* _What you should do_: Collect every line that includes the string "before".
:: Data to use ::
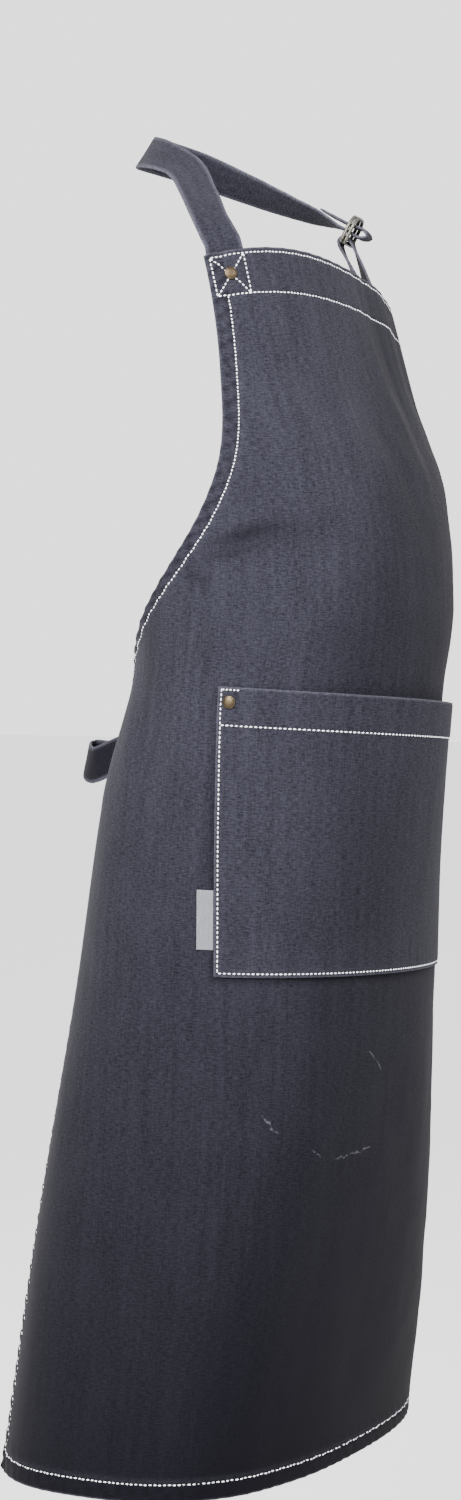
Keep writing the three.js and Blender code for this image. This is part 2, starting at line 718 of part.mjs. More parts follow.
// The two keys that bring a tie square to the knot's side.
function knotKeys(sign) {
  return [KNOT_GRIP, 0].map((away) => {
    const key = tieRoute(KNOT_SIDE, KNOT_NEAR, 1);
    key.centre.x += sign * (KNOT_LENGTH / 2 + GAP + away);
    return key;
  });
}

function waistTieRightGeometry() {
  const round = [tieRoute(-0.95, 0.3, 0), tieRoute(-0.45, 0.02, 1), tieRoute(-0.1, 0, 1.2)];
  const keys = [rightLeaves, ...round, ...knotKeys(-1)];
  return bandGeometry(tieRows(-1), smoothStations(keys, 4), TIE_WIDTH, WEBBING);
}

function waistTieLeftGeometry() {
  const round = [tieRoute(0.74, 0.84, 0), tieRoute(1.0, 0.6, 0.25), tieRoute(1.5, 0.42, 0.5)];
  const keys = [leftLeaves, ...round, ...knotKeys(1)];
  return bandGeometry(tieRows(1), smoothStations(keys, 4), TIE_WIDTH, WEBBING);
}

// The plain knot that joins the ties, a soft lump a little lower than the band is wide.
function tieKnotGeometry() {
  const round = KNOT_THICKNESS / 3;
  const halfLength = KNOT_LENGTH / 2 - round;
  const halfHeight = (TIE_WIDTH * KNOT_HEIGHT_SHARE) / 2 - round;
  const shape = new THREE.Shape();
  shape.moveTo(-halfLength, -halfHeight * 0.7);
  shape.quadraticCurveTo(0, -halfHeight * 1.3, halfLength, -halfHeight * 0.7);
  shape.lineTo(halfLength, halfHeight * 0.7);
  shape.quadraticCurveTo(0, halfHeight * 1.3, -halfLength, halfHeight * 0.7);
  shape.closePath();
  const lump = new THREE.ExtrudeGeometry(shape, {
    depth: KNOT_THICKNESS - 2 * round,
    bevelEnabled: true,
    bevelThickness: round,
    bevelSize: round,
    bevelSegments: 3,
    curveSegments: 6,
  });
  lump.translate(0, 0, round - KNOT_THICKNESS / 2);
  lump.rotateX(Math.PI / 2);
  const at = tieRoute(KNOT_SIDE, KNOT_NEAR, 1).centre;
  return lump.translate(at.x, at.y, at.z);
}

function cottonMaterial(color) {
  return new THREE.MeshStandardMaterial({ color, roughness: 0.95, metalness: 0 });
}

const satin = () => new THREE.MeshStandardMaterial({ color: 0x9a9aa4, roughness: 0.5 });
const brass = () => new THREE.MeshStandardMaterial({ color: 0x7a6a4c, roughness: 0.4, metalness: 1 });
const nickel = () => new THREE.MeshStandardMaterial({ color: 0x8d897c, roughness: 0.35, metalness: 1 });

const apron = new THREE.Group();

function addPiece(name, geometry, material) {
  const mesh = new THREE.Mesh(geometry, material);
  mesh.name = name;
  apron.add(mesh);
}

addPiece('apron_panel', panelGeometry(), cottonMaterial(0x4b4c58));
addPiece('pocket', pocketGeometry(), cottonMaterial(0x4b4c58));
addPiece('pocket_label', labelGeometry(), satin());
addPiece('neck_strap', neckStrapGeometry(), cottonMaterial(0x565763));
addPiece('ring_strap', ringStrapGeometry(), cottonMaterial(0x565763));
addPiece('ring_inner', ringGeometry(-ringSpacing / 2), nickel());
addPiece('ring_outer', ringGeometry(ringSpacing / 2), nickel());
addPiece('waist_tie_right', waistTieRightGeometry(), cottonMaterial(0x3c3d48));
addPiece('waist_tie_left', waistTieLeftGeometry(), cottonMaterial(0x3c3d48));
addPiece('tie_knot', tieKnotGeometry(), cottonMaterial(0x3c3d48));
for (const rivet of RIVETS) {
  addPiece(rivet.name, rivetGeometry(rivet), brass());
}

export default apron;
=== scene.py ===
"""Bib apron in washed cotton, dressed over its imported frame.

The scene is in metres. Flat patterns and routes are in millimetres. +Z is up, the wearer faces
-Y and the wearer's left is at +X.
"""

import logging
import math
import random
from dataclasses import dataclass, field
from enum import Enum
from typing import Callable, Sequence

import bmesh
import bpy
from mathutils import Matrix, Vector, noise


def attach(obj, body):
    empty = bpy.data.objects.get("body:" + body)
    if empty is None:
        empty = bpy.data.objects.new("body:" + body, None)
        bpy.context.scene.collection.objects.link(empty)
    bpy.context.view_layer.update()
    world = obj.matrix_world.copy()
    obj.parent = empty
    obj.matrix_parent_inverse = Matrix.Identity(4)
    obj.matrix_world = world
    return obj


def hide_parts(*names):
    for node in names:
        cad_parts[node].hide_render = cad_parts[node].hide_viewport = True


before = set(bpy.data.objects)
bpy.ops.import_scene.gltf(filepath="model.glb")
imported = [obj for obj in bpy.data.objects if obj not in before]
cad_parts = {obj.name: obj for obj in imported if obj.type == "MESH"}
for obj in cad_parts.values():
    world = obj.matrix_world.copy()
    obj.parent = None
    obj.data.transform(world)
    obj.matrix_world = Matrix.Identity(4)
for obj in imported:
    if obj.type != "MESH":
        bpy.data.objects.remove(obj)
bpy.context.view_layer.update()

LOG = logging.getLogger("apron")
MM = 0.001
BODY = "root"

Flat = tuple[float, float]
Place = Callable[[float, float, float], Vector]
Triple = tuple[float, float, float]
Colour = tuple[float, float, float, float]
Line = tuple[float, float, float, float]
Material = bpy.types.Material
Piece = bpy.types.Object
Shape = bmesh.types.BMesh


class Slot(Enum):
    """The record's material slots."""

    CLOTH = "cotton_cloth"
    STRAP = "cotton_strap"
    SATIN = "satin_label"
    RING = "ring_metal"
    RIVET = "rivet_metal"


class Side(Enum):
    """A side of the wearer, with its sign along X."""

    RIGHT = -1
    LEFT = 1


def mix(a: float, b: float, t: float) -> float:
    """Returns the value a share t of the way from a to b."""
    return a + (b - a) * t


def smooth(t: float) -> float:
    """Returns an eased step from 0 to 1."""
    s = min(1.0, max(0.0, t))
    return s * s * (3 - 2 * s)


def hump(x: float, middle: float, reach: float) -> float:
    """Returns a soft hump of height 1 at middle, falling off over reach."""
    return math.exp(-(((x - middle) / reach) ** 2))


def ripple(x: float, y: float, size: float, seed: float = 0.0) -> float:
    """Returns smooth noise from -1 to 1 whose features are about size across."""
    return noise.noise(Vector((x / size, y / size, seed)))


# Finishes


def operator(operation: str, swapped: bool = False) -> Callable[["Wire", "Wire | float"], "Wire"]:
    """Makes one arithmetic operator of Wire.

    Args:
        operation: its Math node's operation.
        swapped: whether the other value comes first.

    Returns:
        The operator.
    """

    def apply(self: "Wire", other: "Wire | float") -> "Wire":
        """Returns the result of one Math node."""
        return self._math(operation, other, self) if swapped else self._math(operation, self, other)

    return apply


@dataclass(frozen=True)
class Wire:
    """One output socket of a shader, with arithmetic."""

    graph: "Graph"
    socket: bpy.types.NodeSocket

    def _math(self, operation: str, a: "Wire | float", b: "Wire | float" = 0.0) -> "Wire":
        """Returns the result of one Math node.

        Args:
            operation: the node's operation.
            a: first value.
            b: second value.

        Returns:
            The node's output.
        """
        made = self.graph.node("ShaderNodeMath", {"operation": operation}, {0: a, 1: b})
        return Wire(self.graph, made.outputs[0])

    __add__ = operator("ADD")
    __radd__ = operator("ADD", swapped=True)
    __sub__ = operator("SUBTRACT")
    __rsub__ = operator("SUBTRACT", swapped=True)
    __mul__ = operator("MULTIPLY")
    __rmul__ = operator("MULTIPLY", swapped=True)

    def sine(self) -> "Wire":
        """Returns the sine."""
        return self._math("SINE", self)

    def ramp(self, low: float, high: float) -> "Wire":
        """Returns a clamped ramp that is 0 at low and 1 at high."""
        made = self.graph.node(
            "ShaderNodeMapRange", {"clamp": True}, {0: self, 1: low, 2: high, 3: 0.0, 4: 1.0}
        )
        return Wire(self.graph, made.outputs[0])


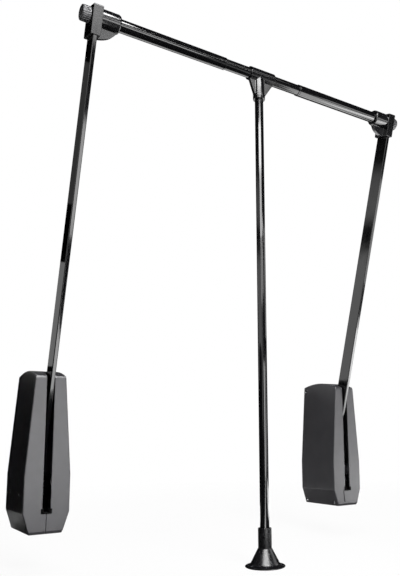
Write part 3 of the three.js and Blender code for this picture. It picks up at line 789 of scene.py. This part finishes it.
:::
* _Answer to this problem_:
before = set(bpy.data.objects)
imported = [obj for obj in bpy.data.objects if obj not in before]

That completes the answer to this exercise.